Lists. There are many forms many kinds many styles many purposes, really there could be a long list on the various types of lists there are. But when I was flipping through Finnegans Wake I found the list that Leubner had discussed with us. It starts on 104 and goes 'til 107. "Her untitled mamafesta memorialising the Mosthighest has gone by many names at disjointed times. Thus we hear of, The Augusta Angustissimost for Old Seabeastius'..." Her untitled manifesto memorializing the most highest has gone by many names at disjointed times. A list about lists. Each item on the list seems to be a satire or ridiculous jumble of words, but I think there is more here maybe. Here are a few of my favorites of the list in a list.
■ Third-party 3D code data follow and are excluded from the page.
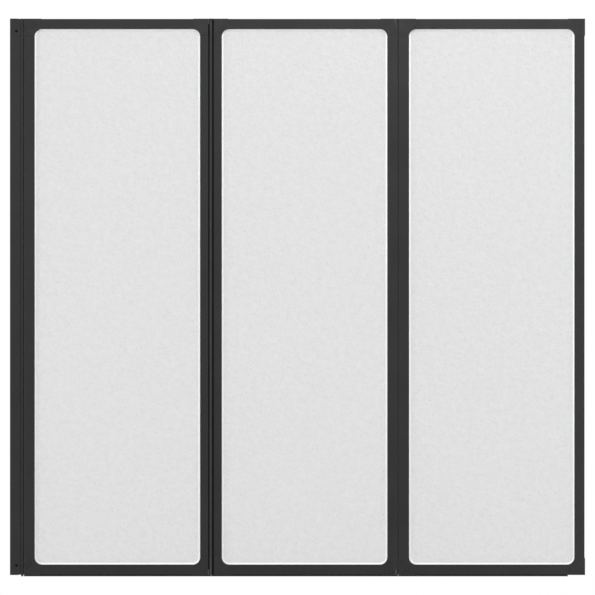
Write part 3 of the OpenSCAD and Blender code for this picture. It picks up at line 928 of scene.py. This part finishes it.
class BATHSCREEN_OT_panes(bpy.types.Operator):
    """Makes the translucent panes with their pebbled relief"""

    bl_idname = "bath_screen.panes"
    bl_label = "Panes"

    def execute(self, context):
        sizes = settings()[1]
        for number in PANELS:
            node = panel_node(number, "pane")
            piece = model_pane(number, sizes)
            dress(piece, f"pebbled_pane_{number}", panel_body(number), "pane", node)
        return {"FINISHED"}


class BATHSCREEN_OT_gaskets(bpy.types.Operator):
    """Makes the white glazing gaskets with round lips"""

    bl_idname = "bath_screen.gaskets"
    bl_label = "Glazing gaskets"

    def execute(self, context):
        sizes = settings()[1]
        for number in PANELS:
            node = panel_node(number, "glazing_gasket")
            piece = merged_copy(node)
            round_gasket_lips(piece, number, sizes)
            dress(piece, f"pane_gasket_{number}", panel_body(number), "gasket", node)
        return {"FINISHED"}


class BATHSCREEN_OT_seals(bpy.types.Operator):
    """Makes the black wiping seals under the panels"""

    bl_idname = "bath_screen.seals"
    bl_label = "Bottom seals"

    def execute(self, context):
        sizes = settings()[1]
        for number in PANELS:
            node = panel_node(number, "bottom_seal")
            piece = merged_copy(node)
            soften_edges(piece, sizes.moulding_edge / 2)
            dress(piece, f"wiping_seal_{number}", panel_body(number), "seal", node)
        return {"FINISHED"}


class BATHSCREEN_OT_hinges(bpy.types.Operator):
    """Makes the hinge pins and their flanged bushes"""

    bl_idname = "bath_screen.hinges"
    bl_label = "Pins and bushes"

    def execute(self, context):
        sizes = settings()[1]
        pins = [("wall_hinge_pins", "hinge_pins_wall", "wall_frame")]
        for number in HINGED_PANELS:
            pins.append((panel_node(number, "hinge_pins"), f"hinge_pins_{number}", panel_body(number)))
        for node, name, body in pins:
            turned = [turned_pin(low, high, sizes.pin_edge) for low, high in solids_of(node)]
            dress(join_pieces(turned), name, body, "steel", node)
        for number in PANELS:
            node = panel_node(number, "hinge_bushes")
            piece = merged_copy(node)
            soften_edges(piece, sizes.moulding_edge / 2)
            dress(piece, f"flanged_bushes_{number}", panel_body(number), "bush", node)
        return {"FINISHED"}


class BATHSCREEN_OT_screws(bpy.types.Operator):
    """Makes the frame screws and the black adjusting screws, with threads and recesses"""

    bl_idname = "bath_screen.screws"
    bl_label = "Screws"

    def execute(self, context):
        sizes = settings()[1]
        piece = model_adjusting_screws("adjusting_screws", sizes)
        dress(piece, "channel_screws", "wall_frame", "black_screw", "adjusting_screws")
        piece = model_frame_screws("post_screws", sizes)
        dress(piece, "bracket_screws", "wall_frame", "steel", "post_screws")
        for number in PANELS:
            node = panel_node(number, "frame_screws")
            piece = model_frame_screws(node, sizes)
            dress(piece, f"corner_screws_{number}", panel_body(number), "steel", node)
        return {"FINISHED"}


# Stage

def combine(tree, operation, first, second):
    """Two values joined by a node's arithmetic, kept between 0 and 1."""
    node = tree.nodes.new("ShaderNodeMath")
    node.operation = operation
    node.use_clamp = True
    tree.links.new(first, node.inputs[0])
    tree.links.new(second, node.inputs[1])
    return node.outputs["Value"]


def either(tree, switch, off, on):
    """The value off where the switch is 0 and the value on where it is 1."""
    node = tree.nodes.new("ShaderNodeMix")
    tree.links.new(switch, node.inputs["Factor"])
    tree.links.new(off, node.inputs["A"])
    tree.links.new(on, node.inputs["B"])
    return node.outputs["Result"]


def white_world(stage):
    """A room that looks white, lights the screen plainly and is mirrored darker below the horizon."""
    world = bpy.data.worlds.new("white_room")
    world.use_nodes = True
    tree = world.node_tree
    background = tree.nodes["Background"]
    background.inputs["Color"].default_value = (1, 1, 1, 1)
    path = tree.nodes.new("ShaderNodeLightPath")
    behind = path.outputs["Is Transmission Ray"]
    seen = combine(tree, "MAXIMUM", path.outputs["Is Camera Ray"], behind)
    mirror = combine(tree, "SUBTRACT", path.outputs["Is Glossy Ray"], behind)
    direction = tree.nodes.new("ShaderNodeTexCoord")
    parts = tree.nodes.new("ShaderNodeSeparateXYZ")
    tree.links.new(direction.outputs["Generated"], parts.inputs["Vector"])
    mirrored = spread(tree, parts.outputs["Z"], stage.mirrored_low, stage.mirrored_high,
                      start=-stage.horizon, end=stage.horizon)
    plain = spread(tree, seen, stage.ambient, 1, start=0, end=1)
    strength = either(tree, mirror, plain, mirrored)
    tree.links.new(strength, background.inputs["Strength"])
    bpy.context.scene.world = world


def pale_floor(stage):
    """A wide round floor that looks white and keeps the screen's shadow."""
    centre = (CAD_LOW + CAD_HIGH) / 2
    bpy.ops.mesh.primitive_circle_add(vertices=FLOOR_SIDES, radius=stage.floor_radius, fill_type="NGON",
                                      location=(centre.x, centre.y, CAD_LOW.z - stage.floor_drop))
    floor = bpy.context.object
    floor.name = "floor"
    settle(floor)
    color = (stage.floor_shade, stage.floor_shade, stage.floor_shade)
    material, tree, shader = new_material("pale_floor", color, roughness=0.7)
    cloud = noise(tree, place_pattern(tree), size=0.3, detail=3.0)
    vary_color(tree, shader, cloud, color, darker=0.99, lighter=1.01)
    vary_roughness(tree, shader, cloud, low=0.66, high=0.74)
    shader.inputs["Emission Color"].default_value = (1, 1, 1, 1)
    path = tree.nodes.new("ShaderNodeLightPath")
    seen = spread(tree, path.outputs["Is Camera Ray"], 0, stage.floor_glow, start=0, end=1)
    behind = spread(tree, path.outputs["Is Transmission Ray"], 0, stage.floor_behind, start=0, end=1)
    glow = combine(tree, "MAXIMUM", seen, behind)
    tree.links.new(glow, shader.inputs["Emission Strength"])
    floor.data.materials.append(material)
    floor.select_set(False)


def add_lamp(name, kind, location, target, **values):
    """A lamp that shines from location to target and doesn't dazzle through the panes."""
    bpy.ops.object.light_add(type=kind, location=location)
    lamp = bpy.context.object
    lamp.name = name
    lamp.visible_transmission = False
    lamp.rotation_euler = (Vector(target) - Vector(location)).to_track_quat("-Z", "Y").to_euler()
    for key, value in values.items():
        setattr(lamp.data, key, value)
    lamp.select_set(False)


class BATHSCREEN_OT_stage(bpy.types.Operator):
    """Sets the camera, the pale floor, the white room and the lamps"""

    bl_idname = "bath_screen.stage"
    bl_label = "Stage"

    def execute(self, context):
        stage = settings()[2]
        scene = context.scene
        scene.view_settings.view_transform = "Standard"
        middle = (CAD_LOW + CAD_HIGH) / 2
        white_world(stage)
        pale_floor(stage)
        add_lamp("sun", "SUN", middle + SUN_PLACE, middle, energy=stage.sun_strength, angle=SUN_WIDTH)
        powers = {"key": stage.key_power, "right": stage.right_power, "left": stage.left_power}
        for name, (place, target, width, height) in LAMPS.items():
            add_lamp(name, "AREA", place, target, energy=powers[name], shape="RECTANGLE",
                     size=width, size_y=height)
        camera_data = bpy.data.cameras.new("front")
        camera_data.lens = stage.lens
        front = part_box(panel_node(1, "top_rail"))[0].y
        distance = stage.view_width * stage.lens / camera_data.sensor_width
        camera = bpy.data.objects.new("front", camera_data)
        camera.location = (stage.view_x, front - distance, stage.view_z)
        camera.rotation_euler = (math.pi / 2, 0, 0)
        camera_data.clip_end = CAMERA_REACH
        scene.collection.objects.link(camera)
        scene.camera = camera
        return {"FINISHED"}


class BATHSCREEN_PT_panel(bpy.types.Panel):
    """Lists the pieces of the screen"""

    bl_idname = "BATHSCREEN_PT_panel"
    bl_label = "Bath Screen"
    bl_space_type = "VIEW_3D"
    bl_region_type = "UI"
    bl_category = "Bath Screen"

    def draw(self, context):
        for group in settings():
            box = self.layout.box()
            for name in group.bl_rna.properties.keys():
                if name not in ("rna_type", "name"):
                    box.prop(group, name)
        for operator in PIECES:
            self.layout.operator(operator.bl_idname)


PIECES = (
    BATHSCREEN_OT_profiles,
    BATHSCREEN_OT_corner_pieces,
    BATHSCREEN_OT_wall_mouldings,
    BATHSCREEN_OT_panes,
    BATHSCREEN_OT_gaskets,
    BATHSCREEN_OT_seals,
    BATHSCREEN_OT_hinges,
    BATHSCREEN_OT_screws,
    BATHSCREEN_OT_stage,
)
CLASSES = (ScreenFinishes, ScreenSizes, ScreenStage, *PIECES, BATHSCREEN_PT_panel)


def register():
    """Registers the classes and gives the scene its three groups of settings."""
    for cls in CLASSES:
        bpy.utils.register_class(cls)
    bpy.types.Scene.bath_screen_finishes = PointerProperty(type=ScreenFinishes)
    bpy.types.Scene.bath_screen_sizes = PointerProperty(type=ScreenSizes)
    bpy.types.Scene.bath_screen_stage = PointerProperty(type=ScreenStage)


def unregister():
    """Takes back what register did."""
    del bpy.types.Scene.bath_screen_stage
    del bpy.types.Scene.bath_screen_sizes
    del bpy.types.Scene.bath_screen_finishes
    for cls in reversed(CLASSES):
        bpy.utils.unregister_class(cls)


def main():
    """Makes every piece and the stage."""
    register()
    bpy.ops.bath_screen.profiles()
    bpy.ops.bath_screen.corner_pieces()
    bpy.ops.bath_screen.wall_mouldings()
    bpy.ops.bath_screen.panes()
    bpy.ops.bath_screen.gaskets()
    bpy.ops.bath_screen.seals()
    bpy.ops.bath_screen.hinges()
    bpy.ops.bath_screen.screws()
    bpy.ops.bath_screen.stage()
    bpy.context.view_layer.update()


if __name__ == "__main__":
    main()
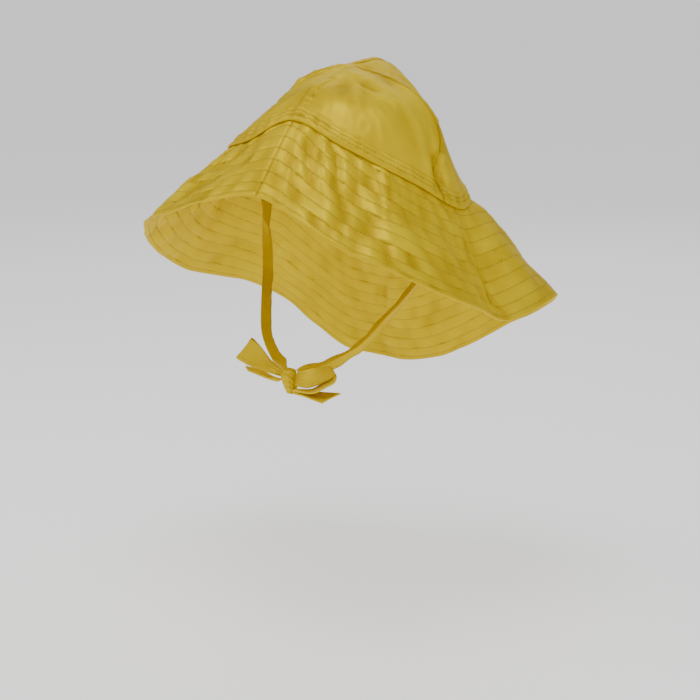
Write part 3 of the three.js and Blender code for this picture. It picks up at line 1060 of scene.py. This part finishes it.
    def build(self, cloth: bpy.types.Material, thread: bpy.types.Material, tree: StitchTree) -> None:
        """Makes the panels and their stitches.

        Args:
            cloth: Material of the cloth.
            thread: Material of the thread.
            tree: Maker of the stitches.
        """
        for name, start, end in self.panels:
            self.build_panel(name, start, end, cloth)
        place_piece(tree.sew("crown_stitches", self.stitch_rows(), thread), thread)


# ---- brim


@dataclass
class Brim:
    """Two-ply brim in two halves, quilted by rows of stitching that follow the edge."""

    form: HatForm
    wall: float = 2
    lap: float = 9
    row_pitch: float = 11
    first_row: float = 12
    hem_row: float = 3.2
    columns: int = 380
    rows: int = 104
    halves: tuple[tuple[str, float], ...] = (("brim_left", 0), ("brim_right", 180))
    gathered: tuple[tuple[float, float, float], ...] = (
        (20, 16, 1.0),
        (47, 14, 0.9),
        (85, 14, 0.6),
        (335, 22, 0.8),
        (298, 22, 1.2),
        (150, 30, 0.4),
        (215, 35, 0.5),
    )
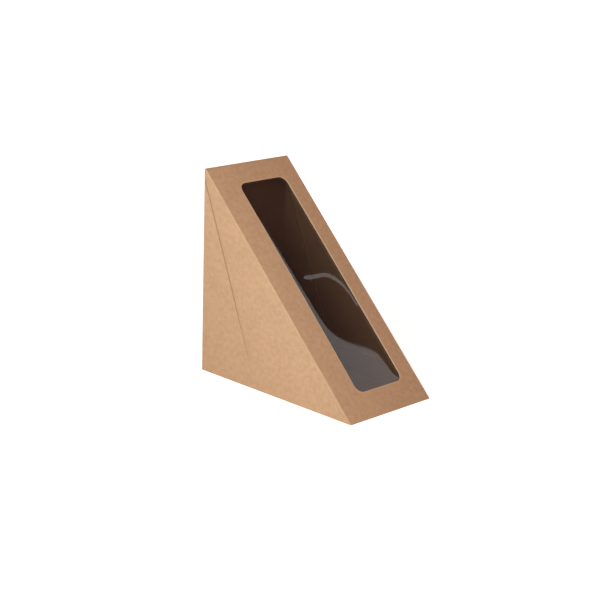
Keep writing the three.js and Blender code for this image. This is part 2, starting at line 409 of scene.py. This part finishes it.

Of the Two Ways of Opening the Mouth, Cowpoyride by Twelve Acre Terriss in the Unique Estates of Amessican, Lumptytumtumpty had a Big Fall, The Mimic of Meg Neg and the Mackeys, L.S.D.

Tuesday, February 2, 2010

Being Bill

After we watched the segments from Groundhog's Day, I left class feeling a bit strange due to Dr. Sexson's advice, I believe. I wanted to try to remember everything that was happening but, after about two minutes of trying to remember the morning, I decided to give up and try to be selfless and live this day for others. Perhaps it is coincidence, but on Sunday night I extracted my father's dog, Bo, from a potentially bad situation. See Bo had had an accident in the house I knew my father would not treat him with the love he deserves that night so, I took him home with me. All day Monday I thought of Bo, I visited him between classes and took him to the dog park. In a way I was like Bill Murray's character in that I lived that day for Bo. I love that dog. Wouldn't trade him for anything.